Directions for this task: Give all of the lines again exactly as they read.

Data extract:
_____

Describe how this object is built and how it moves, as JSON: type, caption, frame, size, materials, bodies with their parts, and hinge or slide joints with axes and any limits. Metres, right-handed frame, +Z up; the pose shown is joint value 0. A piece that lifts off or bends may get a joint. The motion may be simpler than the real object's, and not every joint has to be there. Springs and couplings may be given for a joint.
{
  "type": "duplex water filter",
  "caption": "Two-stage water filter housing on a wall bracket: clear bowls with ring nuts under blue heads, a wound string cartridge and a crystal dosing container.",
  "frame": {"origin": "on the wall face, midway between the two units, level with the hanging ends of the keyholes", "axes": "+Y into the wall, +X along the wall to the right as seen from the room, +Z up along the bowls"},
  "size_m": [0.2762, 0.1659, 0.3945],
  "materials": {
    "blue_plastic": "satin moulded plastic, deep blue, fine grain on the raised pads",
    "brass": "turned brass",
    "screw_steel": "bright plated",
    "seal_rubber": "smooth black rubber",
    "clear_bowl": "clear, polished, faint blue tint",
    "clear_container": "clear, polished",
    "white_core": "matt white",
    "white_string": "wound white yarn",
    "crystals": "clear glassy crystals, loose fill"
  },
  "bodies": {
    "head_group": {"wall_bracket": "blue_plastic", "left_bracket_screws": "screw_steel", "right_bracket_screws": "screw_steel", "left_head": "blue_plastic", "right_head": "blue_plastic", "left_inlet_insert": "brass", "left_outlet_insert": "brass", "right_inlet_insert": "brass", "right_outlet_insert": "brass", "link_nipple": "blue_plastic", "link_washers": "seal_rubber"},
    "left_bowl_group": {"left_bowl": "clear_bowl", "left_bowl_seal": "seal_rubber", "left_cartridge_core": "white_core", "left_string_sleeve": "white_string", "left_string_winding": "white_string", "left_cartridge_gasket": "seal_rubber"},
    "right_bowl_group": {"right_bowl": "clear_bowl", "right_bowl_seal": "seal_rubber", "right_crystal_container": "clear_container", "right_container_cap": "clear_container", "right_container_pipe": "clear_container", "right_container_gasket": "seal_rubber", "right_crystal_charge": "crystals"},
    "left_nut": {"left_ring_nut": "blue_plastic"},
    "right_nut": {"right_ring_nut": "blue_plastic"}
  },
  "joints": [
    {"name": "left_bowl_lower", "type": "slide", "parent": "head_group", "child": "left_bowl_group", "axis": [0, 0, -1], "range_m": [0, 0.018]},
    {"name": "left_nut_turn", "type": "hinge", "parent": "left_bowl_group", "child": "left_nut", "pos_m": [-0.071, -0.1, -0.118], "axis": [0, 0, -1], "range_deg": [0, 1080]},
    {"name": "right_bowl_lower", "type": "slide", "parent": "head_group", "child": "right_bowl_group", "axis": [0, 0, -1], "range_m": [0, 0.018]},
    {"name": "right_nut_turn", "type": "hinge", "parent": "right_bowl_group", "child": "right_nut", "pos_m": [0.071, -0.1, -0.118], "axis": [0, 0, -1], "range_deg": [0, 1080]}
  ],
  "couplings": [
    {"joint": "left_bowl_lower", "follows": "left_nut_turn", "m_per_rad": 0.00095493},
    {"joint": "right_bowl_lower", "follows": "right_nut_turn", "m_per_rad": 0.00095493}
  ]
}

_____

Result:
Describe how this object is built and how it moves, as JSON: type, caption, frame, size, materials, bodies with their parts, and hinge or slide joints with axes and any limits. Metres, right-handed frame, +Z up; the pose shown is joint value 0. A piece that lifts off or bends may get a joint. The motion may be simpler than the real object's, and not every joint has to be there. Springs and couplings may be given for a joint.
{
  "type": "duplex water filter",
  "caption": "Two-stage water filter housing on a wall bracket: clear bowls with ring nuts under blue heads, a wound string cartridge and a crystal dosing container.",
  "frame": {"origin": "on the wall face, midway between the two units, level with the hanging ends of the keyholes", "axes": "+Y into the wall, +X along the wall to the right as seen from the room, +Z up along the bowls"},
  "size_m": [0.2762, 0.1659, 0.3945],
  "materials": {
    "blue_plastic": "satin moulded plastic, deep blue, fine grain on the raised pads",
    "brass": "turned brass",
    "screw_steel": "bright plated",
    "seal_rubber": "smooth black rubber",
    "clear_bowl": "clear, polished, faint blue tint",
    "clear_container": "clear, polished",
    "white_core": "matt white",
    "white_string": "wound white yarn",
    "crystals": "clear glassy crystals, loose fill"
  },
  "bodies": {
    "head_group": {"wall_bracket": "blue_plastic", "left_bracket_screws": "screw_steel", "right_bracket_screws": "screw_steel", "left_head": "blue_plastic", "right_head": "blue_plastic", "left_inlet_insert": "brass", "left_outlet_insert": "brass", "right_inlet_insert": "brass", "right_outlet_insert": "brass", "link_nipple": "blue_plastic", "link_washers": "seal_rubber"},
    "left_bowl_group": {"left_bowl": "clear_bowl", "left_bowl_seal": "seal_rubber", "left_cartridge_core": "white_core", "left_string_sleeve": "white_string", "left_string_winding": "white_string", "left_cartridge_gasket": "seal_rubber"},
    "right_bowl_group": {"right_bowl": "clear_bowl", "right_bowl_seal": "seal_rubber", "right_crystal_container": "clear_container", "right_container_cap": "clear_container", "right_container_pipe": "clear_container", "right_container_gasket": "seal_rubber", "right_crystal_charge": "crystals"},
    "left_nut": {"left_ring_nut": "blue_plastic"},
    "right_nut": {"right_ring_nut": "blue_plastic"}
  },
  "joints": [
    {"name": "left_bowl_lower", "type": "slide", "parent": "head_group", "child": "left_bowl_group", "axis": [0, 0, -1], "range_m": [0, 0.018]},
    {"name": "left_nut_turn", "type": "hinge", "parent": "left_bowl_group", "child": "left_nut", "pos_m": [-0.071, -0.1, -0.118], "axis": [0, 0, -1], "range_deg": [0, 1080]},
    {"name": "right_bowl_lower", "type": "slide", "parent": "head_group", "child": "right_bowl_group", "axis": [0, 0, -1], "range_m": [0, 0.018]},
    {"name": "right_nut_turn", "type": "hinge", "parent": "right_bowl_group", "child": "right_nut", "pos_m": [0.071, -0.1, -0.118], "axis": [0, 0, -1], "range_deg": [0, 1080]}
  ],
  "couplings": [
    {"joint": "left_bowl_lower", "follows": "left_nut_turn", "m_per_rad": 0.00095493},
    {"joint": "right_bowl_lower", "follows": "right_nut_turn", "m_per_rad": 0.00095493}
  ]
}